> WORK TO COMPLETE:
Lines containing the string "joints" are to be collected in full.

> DATA EXCERPT:

──────────────────────────────

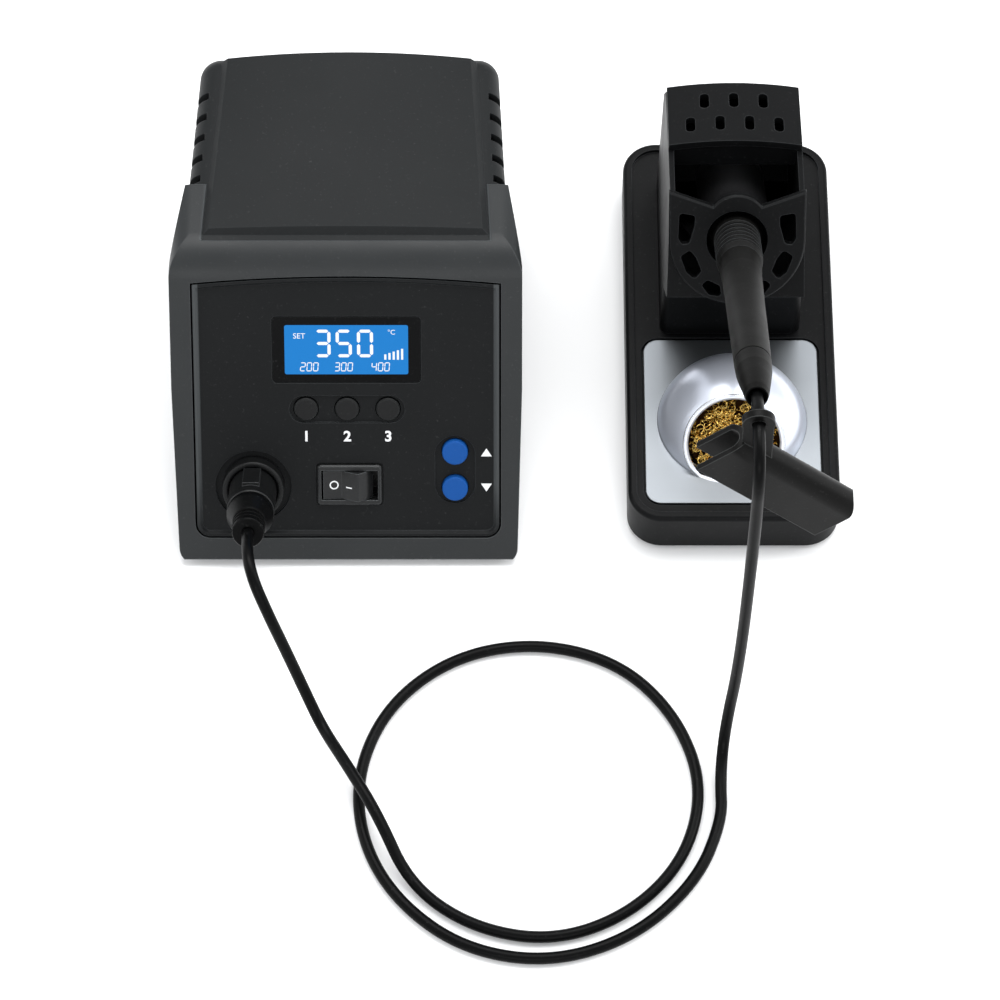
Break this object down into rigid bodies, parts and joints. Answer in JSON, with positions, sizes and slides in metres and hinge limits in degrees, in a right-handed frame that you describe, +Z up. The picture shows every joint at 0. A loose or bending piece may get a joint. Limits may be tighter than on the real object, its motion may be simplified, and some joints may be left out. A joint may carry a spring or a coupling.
{
  "type": "soldering iron station",
  "caption": "Soldering station: control unit with sloping display panel, and an iron with a silicone cord in a covered holder with a wool tip cleaner.",
  "frame": {"origin": "on the bench, under the middle of the box around the unit, the stand and the iron, without the cord, its plug and its pad", "axes": "+X to the right of someone facing the panel, +Y from the panel to the back, +Z up"},
  "size_m": [0.2194, 0.307, 0.1661],
  "materials": {
    "housing_plastic": "satin moulded plastic, fine texture",
    "frame_plastic": "satin moulded plastic",
    "panel_plastic": "near-black fine matt",
    "display_glass": "blue backlit display behind a clear window",
    "module_plastic": "white moulding",
    "board": "green solder mask",
    "black_plastic": "semi-matt moulding",
    "button_black": "satin",
    "button_blue": "satin blue",
    "rocker_plastic": "satin black",
    "plated_steel": "bright plated",
    "contact_brass": "plated",
    "core_steel": "varnished laminations",
    "copper_wire": "enamelled copper",
    "heatsink_metal": "extruded",
    "foot_rubber": "matt rubber",
    "stand_plastic": "black phenolic, low sheen",
    "tray_metal": "satin tray, polished dome",
    "wool_brass": "curled turnings",
    "sleeve_metal": "drawn tube",
    "handle_plastic": "satin",
    "grip_rubber": "ribbed grip",
    "tip_metal": "iron plated",
    "heater_ceramic": "ceramic",
    "cord_silicone": "smooth silicone",
    "pad_silicone": "matt silicone"
  },
  "bodies": {
    "root": {"lower_housing": "housing_plastic", "top_cover": "housing_plastic", "front_frame": "frame_plastic", "housing_screws": "plated_steel", "unit_feet": "foot_rubber", "front_panel": "panel_plastic", "lcd_window": "display_glass", "lcd_module": "module_plastic", "control_board": "board", "board_screws": "plated_steel", "tact_switches": "black_plastic", "rocker_housing": "rocker_plastic", "panel_socket": "black_plastic", "socket_nut": "plated_steel", "socket_contacts": "contact_brass", "transformer_core": "core_steel", "transformer_winding": "copper_wire", "power_heatsink": "heatsink_metal", "mains_inlet": "black_plastic", "inlet_pins": "contact_brass", "stand_base": "stand_plastic", "stand_bottom_plate": "stand_plastic", "stand_screws": "plated_steel", "stand_feet": "foot_rubber", "wool_cup": "plated_steel", "brass_wool": "wool_brass", "holder_tower": "stand_plastic", "tower_hood": "stand_plastic", "face_plate": "stand_plastic", "holder_sleeve": "sleeve_metal", "iron_cord": "cord_silicone"},
    "rocker": {"rocker_paddle": "rocker_plastic"},
    "preset_1": {"preset_button_1": "button_black"},
    "preset_2": {"preset_button_2": "button_black"},
    "preset_3": {"preset_button_3": "button_black"},
    "step_up": {"temp_up_button": "button_blue"},
    "step_down": {"temp_down_button": "button_blue"},
    "plug": {"plug_shell": "black_plastic", "plug_collar": "cord_silicone", "plug_pins": "contact_brass"},
    "iron": {"grip_sleeve": "grip_rubber", "handle_body": "handle_plastic", "handle_cap": "handle_plastic", "cord_bush": "grip_rubber", "iron_tip": "tip_metal", "heater_element": "heater_ceramic", "tip_barrel": "plated_steel", "barrel_nut": "plated_steel", "barrel_stem": "plated_steel", "terminal_board": "board"},
    "pad": {"tip_pad": "pad_silicone"},
    "tray": {"cleaner_tray": "tray_metal"}
  },
  "joints": [
    {"name": "rocker_tilt", "type": "hinge", "parent": "root", "child": "rocker", "pos_m": [-0.0519, -0.04114, 0.02181], "axis": [0, 0.5878, 0.809], "range_deg": [0, 24]},
    {"name": "preset_press_1", "type": "slide", "parent": "root", "child": "preset_1", "axis": [0, 0.809, -0.5878], "range_m": [0, 0.001], "stiffness_N_per_m": 400},
    {"name": "preset_press_2", "type": "slide", "parent": "root", "child": "preset_2", "axis": [0, 0.809, -0.5878], "range_m": [0, 0.001], "stiffness_N_per_m": 400},
    {"name": "preset_press_3", "type": "slide", "parent": "root", "child": "preset_3", "axis": [0, 0.809, -0.5878], "range_m": [0, 0.001], "stiffness_N_per_m": 400},
    {"name": "up_press", "type": "slide", "parent": "root", "child": "step_up", "axis": [0, 0.809, -0.5878], "range_m": [0, 0.001], "stiffness_N_per_m": 400},
    {"name": "down_press", "type": "slide", "parent": "root", "child": "step_down", "axis": [0, 0.809, -0.5878], "range_m": [0, 0.001], "stiffness_N_per_m": 400},
    {"name": "plug_pull", "type": "slide", "parent": "root", "child": "plug", "axis": [0, -0.809, 0.5878], "range_m": [0, 0.015]},
    {"name": "iron_draw", "type": "slide", "parent": "root", "child": "iron", "axis": [0, -0.8192, 0.5736], "range_m": [0, 0.085], "deforming": ["iron_cord"]},
    {"name": "pad_turn", "type": "hinge", "parent": "iron", "child": "pad", "pos_m": [0.07465, -0.10805, 0.16105], "axis": [0, -1, 0], "range_deg": [-25, 25]},
    {"name": "tray_lift", "type": "slide", "parent": "root", "child": "tray", "axis": [0, 0, 1], "range_m": [0, 0.025]}
  ]
}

──────────────────────────────

> EXERCISE RESULT:
Break this object down into rigid bodies, parts and joints. Answer in JSON, with positions, sizes and slides in metres and hinge limits in degrees, in a right-handed frame that you describe, +Z up. The picture shows every joint at 0. A loose or bending piece may get a joint. Limits may be tighter than on the real object, its motion may be simplified, and some joints may be left out. A joint may carry a spring or a coupling.
  "joints": [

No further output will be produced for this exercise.